Problem to solve: Starting at the line that has "sofa's overall box." and stopping after the line that has "imported = [obj", reproduce the listing below exactly; omit everything else.
== Material
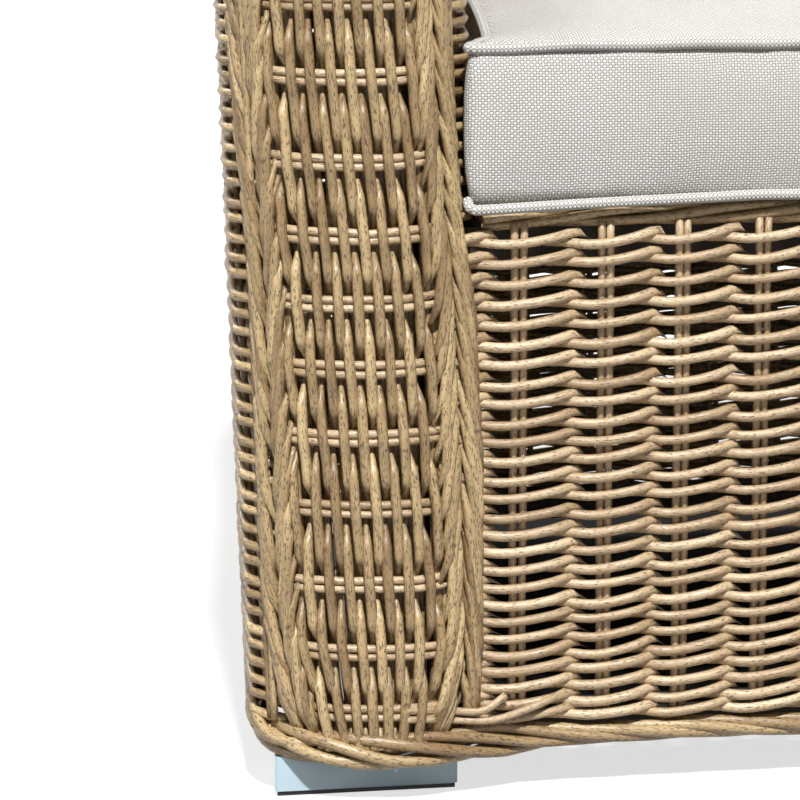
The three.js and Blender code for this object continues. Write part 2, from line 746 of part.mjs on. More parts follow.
// A front foot faces straight forward, and its sides run back along the arm.
const frontFootPlace = footPlace(
  vector(1, 0, 0),
  station(0).along,
  wallPoint(footSetback + footDepth / 2 - noseDepth, footOutward, 0),
);
const rearFootPlace = footPlace(
  station(cornerMiddle).along,
  station(cornerMiddle).out.clone().negate(),
  wallPoint(cornerMiddle, 0, 0),
);

// The hoop stands on the front foot, inside the arm's nose.
const hoopTop = armHeight - skin - tubeInset - tubeRadius;

function armHoop(name) {
  const shoulder = hoopTop - hoopShoulder;
  const up = spread(wallBottom + tubeRadius * armLean, shoulder, 3);
  const at = (across, z) => wallPoint(-hoopForward, across, z);
  const bend = spread(0, Math.PI, 8).map((angle) =>
    at(hoopHalf * Math.cos(angle), shoulder + hoopShoulder * Math.sin(angle)),
  );
  const legs = [up.map((z) => at(hoopHalf, z)), up.toReversed().map((z) => at(-hoopHalf, z))];
  return bentTube(name, [...legs[0].slice(0, -1), ...bend, ...legs[1].slice(1)], 26);
}

function armTopRail(name) {
  const start = tubeRadius + contact - hoopForward;
  const end = cornerMiddle - 2 * tubeRadius;
  const points = [...spread(start, armLength, 3), ...spread(armLength, end, 3).slice(1)];
  return bentTube(name, points.map((distance) => wallPoint(distance, 0, hoopTop)), 12);
}

const topRailHeight = backHeight - topRailDrop;
const cornerPost = (z) => wallPoint(cornerMiddle, 0, z);

// A post's lower end is square to its lean, which takes this much room above what it stands on.
function backPost(name, distance, bottom) {
  const room = tubeRadius * station(distance).lean;
  const top = topRailHeight - tubeRadius - contact;
  return bentTube(name, [wallPoint(distance, 0, bottom + room), wallPoint(distance, 0, top)], 2);
}

// Tube across the back from one corner post to the other.
function backTube(name, height, across) {
  const right = spread(cornerMiddle, armLength + cornerLength, 3).map((distance) =>
    wallPoint(distance, across, height),
  );
  const left = right.toReversed().map((p) => vector(-p.x, p.y, p.z));
  return bentTube(name, [...right, wallPoint(wallLength, across, height), ...left], 18);
}

const hoopLeg = (z) => wallPoint(-hoopForward, -hoopHalf, z);

// Rails that run across, from one hoop's inner leg to the other or between the corner posts. The
// posts lean outwards, so the rail's lower edge is the one that meets them.
function crossRail(name, post, z, tall) {
  const end = post(z - tall / 2).x - tubeRadius - contact;
  const y = post(z).y;
  return rail(name, vector(-end, y, z), vector(end, y, z), railSize, tall);
}

function addFrame(root) {
  const seatZ = railTop - railSize / 2;
  const baseZ = wallBottom + baseRailHeight / 2;
  root.add(crossRail("base_front_rail", hoopLeg, baseZ, baseRailHeight));
  root.add(crossRail("seat_front_rail", hoopLeg, seatZ, railSize));
  root.add(crossRail("seat_rear_rail", cornerPost, seatZ, railSize));

  const rearEnd = cornerCentre.x + postSide;
  const rearY = wallPoint(wallLength, 0, baseZ).y;
  const rearEnds = [-rearEnd, rearEnd].map((x) => vector(x, rearY, baseZ));
  root.add(rail("base_rear_rail", ...rearEnds, railSize, baseRailHeight));

  const front = hoopLeg(seatZ).y + railSize / 2 + contact;
  const rear = cornerPost(seatZ).y - railSize / 2 - contact;
  const half = innerLine(front, 0, seatZ);
  bearerShares.forEach((share, i) => {
    const ends = [front, rear].map((y) => vector(share * half, y, seatZ));
    root.add(rail(`seat_bearer_${i + 1}`, ...ends));
  });

  root.add(backPost("back_centre_post", wallLength, wallBottom + baseRailHeight + contact));
  root.add(backTube("back_top_rail", topRailHeight, 0));
  root.add(backTube("back_lumbar_rail", lumbarHeight, -2 * tubeRadius - contact));
}

function addSideFrame(half, side) {
  const seatZ = railTop - railSize / 2;
  const baseZ = wallBottom + baseRailHeight / 2;
  const squareEnd = contact + (railSize / 2) * Math.sin(armSplay);
  const front = hoopLeg(seatZ).y + railSize / 2 + squareEnd;
  const rear = cornerPost(seatZ).y - railSize / 2 - squareEnd;
  const seatEnds = [front, rear].map((y) => vector(innerLine(y, railSize / 2 + seam, seatZ), y, seatZ));
  half.add(rail(`seat_${side}_rail`, ...seatEnds));

  const base = wallPoint(0, 0, baseZ);
  const baseEnds = [-hoopForward, armLength + postSide].map((distance) =>
    base.clone().addScaledVector(station(0).along, distance),
  );
  half.add(rail(`base_${side}_rail`, ...baseEnds, railSize, baseRailHeight));
  half.add(armHoop(`arm_${side}_front_hoop`));
  half.add(armTopRail(`arm_${side}_top_rail`));
  half.add(backPost(`back_${side}_post`, cornerMiddle, wallBottom));
  half.add(footMesh(`front_${side}_foot`, frontFootPlace));
  half.add(glideMesh(`front_${side}_glide`, frontFootPlace));
  half.add(footMesh(`rear_${side}_foot`, rearFootPlace));
  half.add(glideMesh(`rear_${side}_glide`, rearFootPlace));
}

function addSideWeave(half, side) {
  half.add(named(`arm_${side}_outer_weave`, armOuterWeave(), materials.cane));
  half.add(named(`arm_${side}_inner_weave`, armInnerWeave(), materials.cane));
  half.add(named(`arm_${side}_top_weave`, armTopWeave(), materials.cane));
  half.add(named(`arm_${side}_front_weave`, armFrontWeave(), materials.cane));
  half.add(named(`arm_${side}_front_border`, armFrontBorder(), materials.cane));
  half.add(named(`base_${side}_border`, armBaseBorder(), materials.cane));
}

function addCushion(half, name, pieces) {
  half.add(named(`${name}_cover`, geometryOf(pieces.cover), materials.fabric));
  half.add(named(`${name}_core`, geometryOf(pieces.core), materials.foam));
  half.add(named(`${name}_zip_slider`, geometryOf(pieces.slider), materials.zip));
}

function addWeave(root) {
  root.add(named("apron_weave", apronWeave(), materials.cane));
  root.add(named("apron_top_border", apronTopBorder(), materials.cane));
  root.add(named("seat_deck_weave", deckWeave(), materials.cane));
  root.add(named("back_outer_weave", backOuterWeave(), materials.cane));
  root.add(named("back_inner_weave", backInnerWeave(), materials.cane));
  root.add(named("back_top_weave", backTopWeave(), materials.cane));
  root.add(named("base_front_border", baseFrontBorder(), materials.cane));
  root.add(named("base_rear_border", backBaseBorder(), materials.cane));
}

const sofa = new THREE.Group();
addWeave(sofa);
addFrame(sofa);
const seatPieces = seatCushion();
const backPieces = backCushion(seatPieces);
for (const [side, sign] of [["right", 1], ["left", -1]]) {
  const half = new THREE.Group();
  half.scale.x = sign;
  sofa.add(half);
  addSideWeave(half, side);
  addSideFrame(half, side);
  addCushion(half, `seat_cushion_${side}`, seatPieces);
  addCushion(half, `back_cushion_${side}`, backPieces);
}

// The origin goes under the middle of the sofa's overall box.
const middle = new THREE.Box3().setFromObject(sofa).getCenter(new THREE.Vector3());
sofa.position.set(-middle.x, -middle.y, 0);

export default sofa;
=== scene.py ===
import math

import bpy
import numpy as np
from mathutils import Matrix, Vector
from mathutils.bvhtree import BVHTree
from mathutils.kdtree import KDTree


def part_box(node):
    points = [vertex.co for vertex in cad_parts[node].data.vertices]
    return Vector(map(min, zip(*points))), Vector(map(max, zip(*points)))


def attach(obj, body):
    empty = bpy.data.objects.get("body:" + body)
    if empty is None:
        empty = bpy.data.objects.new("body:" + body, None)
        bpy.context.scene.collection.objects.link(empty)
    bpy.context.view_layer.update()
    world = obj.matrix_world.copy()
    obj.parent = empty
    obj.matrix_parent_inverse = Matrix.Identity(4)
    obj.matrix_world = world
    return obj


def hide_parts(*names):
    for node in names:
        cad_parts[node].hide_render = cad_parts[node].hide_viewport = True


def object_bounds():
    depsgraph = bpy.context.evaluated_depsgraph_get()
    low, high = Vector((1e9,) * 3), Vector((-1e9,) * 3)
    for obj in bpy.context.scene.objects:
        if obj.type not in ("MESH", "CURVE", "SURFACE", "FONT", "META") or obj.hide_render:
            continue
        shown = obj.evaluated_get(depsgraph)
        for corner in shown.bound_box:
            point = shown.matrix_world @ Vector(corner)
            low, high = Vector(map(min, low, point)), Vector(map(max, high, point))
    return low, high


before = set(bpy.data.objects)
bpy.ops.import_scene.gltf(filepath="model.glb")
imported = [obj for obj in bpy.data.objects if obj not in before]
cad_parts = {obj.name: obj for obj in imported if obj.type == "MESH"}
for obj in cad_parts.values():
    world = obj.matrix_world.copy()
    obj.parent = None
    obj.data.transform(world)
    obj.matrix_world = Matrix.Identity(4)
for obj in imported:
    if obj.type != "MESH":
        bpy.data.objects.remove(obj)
cad_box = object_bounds()
scene = bpy.context.scene

MM = 0.001
TINY = 1e-12
ROUNDING = 1e-6
UP = np.array([0.0, 0.0, 1.0])
FRONTWARD = np.array([0.0, -1.0, 0.0])

# The woven wall, as in the part
ARM_SPREAD = 690 * MM
ARM_SPLAY = math.radians(9)
ARM_LENGTH = 500 * MM
CORNER_RADIUS = 135 * MM
ARM_HALF = 73 * MM
BACK_HALF = 60 * MM
ARM_HEIGHT = 610 * MM
BACK_HEIGHT = 830 * MM
SWEEP_LENGTH = 190 * MM
ARM_LEAN = 0.0386
BACK_LEAN = 0.12
TOP_RISE = 60 * MM
NOSE_DEPTH = 70 * MM
ROUNDNESS = 2.6
BORDER_SHARE = 0.88
WALL_BOTTOM = 24.9 * MM
SKIN_BOTTOM = 53.3 * MM
DECK_BOTTOM = 342 * MM
SEAT_HEIGHT = 352 * MM
SKIN_INSET = 3.2 * MM  # from the wall's outside to the middle of its woven skin
INNER_INSET = 8.5 * MM  # from its inside, where the cushions lie against it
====
Exercise solution:
// The origin goes under the middle of the sofa's overall box.
const middle = new THREE.Box3().setFromObject(sofa).getCenter(new THREE.Vector3());
sofa.position.set(-middle.x, -middle.y, 0);

export default sofa;
=== scene.py ===
import math

import bpy
import numpy as np
from mathutils import Matrix, Vector
from mathutils.bvhtree import BVHTree
from mathutils.kdtree import KDTree


def part_box(node):
    points = [vertex.co for vertex in cad_parts[node].data.vertices]
    return Vector(map(min, zip(*points))), Vector(map(max, zip(*points)))


def attach(obj, body):
    empty = bpy.data.objects.get("body:" + body)
    if empty is None:
        empty = bpy.data.objects.new("body:" + body, None)
        bpy.context.scene.collection.objects.link(empty)
    bpy.context.view_layer.update()
    world = obj.matrix_world.copy()
    obj.parent = empty
    obj.matrix_parent_inverse = Matrix.Identity(4)
    obj.matrix_world = world
    return obj


def hide_parts(*names):
    for node in names:
        cad_parts[node].hide_render = cad_parts[node].hide_viewport = True


def object_bounds():
    depsgraph = bpy.context.evaluated_depsgraph_get()
    low, high = Vector((1e9,) * 3), Vector((-1e9,) * 3)
    for obj in bpy.context.scene.objects:
        if obj.type not in ("MESH", "CURVE", "SURFACE", "FONT", "META") or obj.hide_render:
            continue
        shown = obj.evaluated_get(depsgraph)
        for corner in shown.bound_box:
            point = shown.matrix_world @ Vector(corner)
            low, high = Vector(map(min, low, point)), Vector(map(max, high, point))
    return low, high


before = set(bpy.data.objects)
bpy.ops.import_scene.gltf(filepath="model.glb")
imported = [obj for obj in bpy.data.objects if obj not in before]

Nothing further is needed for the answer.